You go, Eric! And we should notice also that there are many  examples of
works written by a single author that are not single-voiced. These are 
usually works of "creative" writing, but still they question our 
traditional take on stuff like "unity" or "coherence". 

	Yet, and obviously, on the other hand, one has to acknowledge 
	the conventions of the genre in which one writes. So the business 
	report that Lisa mentions surely ought to come out comprehensible 
	to a business audience--which likely 	means a single voice, even 
	if it is written by a group. Students gotta know this.

But on the *other* other hand, there must be business genres that 
encourage multivocal experiments. Marketing venues come to mind. Are 
students getting the chance in writing classes to write ad copy (say for
the WC?) or the script for a hypothetical TV ad, or homepages or . . . ?

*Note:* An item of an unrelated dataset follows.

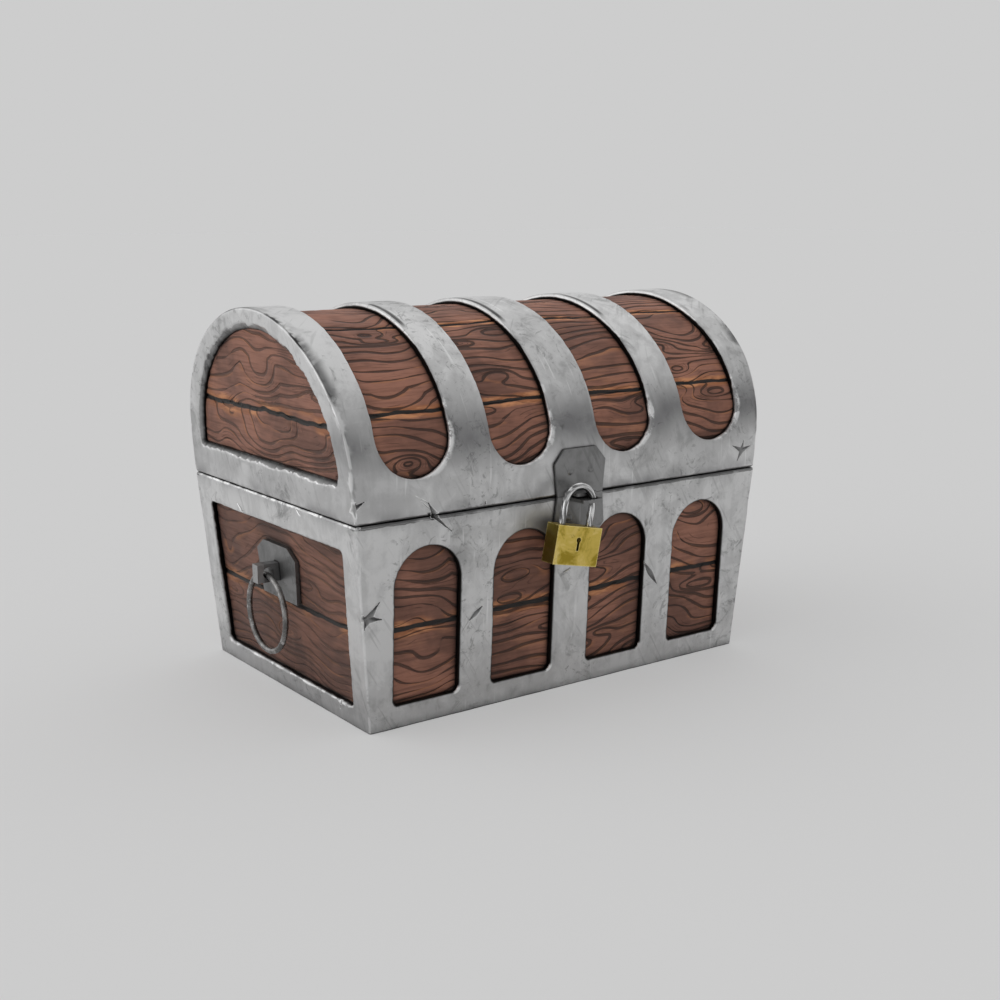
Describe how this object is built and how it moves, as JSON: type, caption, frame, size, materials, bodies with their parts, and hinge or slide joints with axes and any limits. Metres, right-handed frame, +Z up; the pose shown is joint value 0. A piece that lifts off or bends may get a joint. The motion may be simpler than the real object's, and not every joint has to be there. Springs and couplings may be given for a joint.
{
  "type": "chest",
  "caption": "Steel-bound plank chest with an arched lid on rear hinges, arched windows in its frames, ring handles on the ends and a padlock on the hasp",
  "frame": {"origin": "on the ground at the middle of the box's footprint", "axes": "+X along the length to the right, -Y to the front with the hasp, +Z up"},
  "size_m": [0.639, 0.4485, 0.46],
  "materials": {
    "boards": "dark stained boards with carved grain",
    "floor": "bare dark board",
    "steel_frames": "pale grey steel, scratched and dented, with bright worn edges",
    "hasp_steel": "dark grey steel, dull",
    "handle_steel": "dark grey steel, dull",
    "ring_steel": "dark forged iron with bright rubs",
    "hinge_steel": "dark forged iron",
    "rivets": "dark hammered heads",
    "shackle": "polished steel bar",
    "lock_brass": "satin brass, rubbed at the edges"
  },
  "bodies": {
    "base": {"front_plank_lower": "boards", "front_plank_upper": "boards", "back_plank_lower": "boards", "back_plank_upper": "boards", "left_plank_lower": "boards", "left_plank_upper": "boards", "right_plank_lower": "boards", "right_plank_upper": "boards", "floor_board": "floor", "front_frame": "steel_frames", "back_frame": "steel_frames", "left_frame": "steel_frames", "right_frame": "steel_frames", "hasp_lower_plate": "hasp_steel", "left_handle_plate": "handle_steel", "right_handle_plate": "handle_steel", "left_handle_nut": "handle_steel", "right_handle_nut": "handle_steel", "left_hinge_base_leaf": "hinge_steel", "right_hinge_base_leaf": "hinge_steel", "hinge_pins": "hinge_steel", "hasp_lower_rivets": "rivets", "hinge_base_rivets": "rivets"},
    "lid": {"lid_stave_front": "boards", "lid_stave_front_upper": "boards", "lid_stave_top": "boards", "lid_stave_back_upper": "boards", "lid_stave_back": "boards", "lid_left_board_lower": "boards", "lid_left_board_upper": "boards", "lid_right_board_lower": "boards", "lid_right_board_upper": "boards", "lid_left_frame": "steel_frames", "lid_right_frame": "steel_frames", "lid_front_rail": "steel_frames", "lid_back_rail": "steel_frames", "lid_band_left_end": "steel_frames", "lid_band_left": "steel_frames", "lid_band_middle": "steel_frames", "lid_band_right": "steel_frames", "lid_band_right_end": "steel_frames", "hasp_upper_plate": "hasp_steel", "left_hinge_lid_leaf": "hinge_steel", "right_hinge_lid_leaf": "hinge_steel", "hasp_upper_rivets": "rivets", "hinge_lid_rivets": "rivets"},
    "left_ring": {"left_handle_ring": "ring_steel"},
    "right_ring": {"right_handle_ring": "ring_steel"},
    "shackle": {"padlock_shackle": "shackle"},
    "padlock": {"padlock_body": "lock_brass"},
    "plug": {"padlock_plug": "lock_brass"}
  },
  "joints": [
    {"name": "lid_hinge", "type": "hinge", "parent": "base", "child": "lid", "pos_m": [0, 0.2075, 0.24025], "axis": [-1, 0, 0], "range_deg": [0, 100]},
    {"name": "left_ring_swing", "type": "hinge", "parent": "base", "child": "left_ring", "pos_m": [-0.3055, 0, 0.15], "axis": [0, 1, 0], "range_deg": [-13, 150]},
    {"name": "right_ring_swing", "type": "hinge", "parent": "base", "child": "right_ring", "pos_m": [0.3055, 0, 0.15], "axis": [0, -1, 0], "range_deg": [-13, 150]},
    {"name": "shackle_swing", "type": "hinge", "parent": "base", "child": "shackle", "pos_m": [0.007, -0.2245, 0.2365], "axis": [0, -1, 0], "range_deg": [-1, 13]},
    {"name": "padlock_release", "type": "slide", "parent": "shackle", "child": "padlock", "axis": [-0.1994, 0, -0.9799], "range_m": [0, 0.011]},
    {"name": "plug_turn", "type": "hinge", "parent": "padlock", "child": "plug", "pos_m": [-0.02354, -0.2245, 0.18924], "axis": [0, 1, 0], "range_deg": [0, 90]}
  ]
}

	One could argue that experience of creating multivocal texts, 
	by heightening students' awarenenss of voice, might make them 
	better at writing in a single voice as well. 

Michael(s)

---------------------------------
Eric wrote:
) . . . I don't think it's necessarily an indictment of
) collaborative writing but rather of homogenous voice, of the misplaced 
) assumption that a single text should, if collaboratively composed, try to 
) imitate the unity of a single-author work, as if that was the standard to 
) meet. Better, I think, to have a rich mix of voices present. More fun, 
) more interesting, perhaps more provocative.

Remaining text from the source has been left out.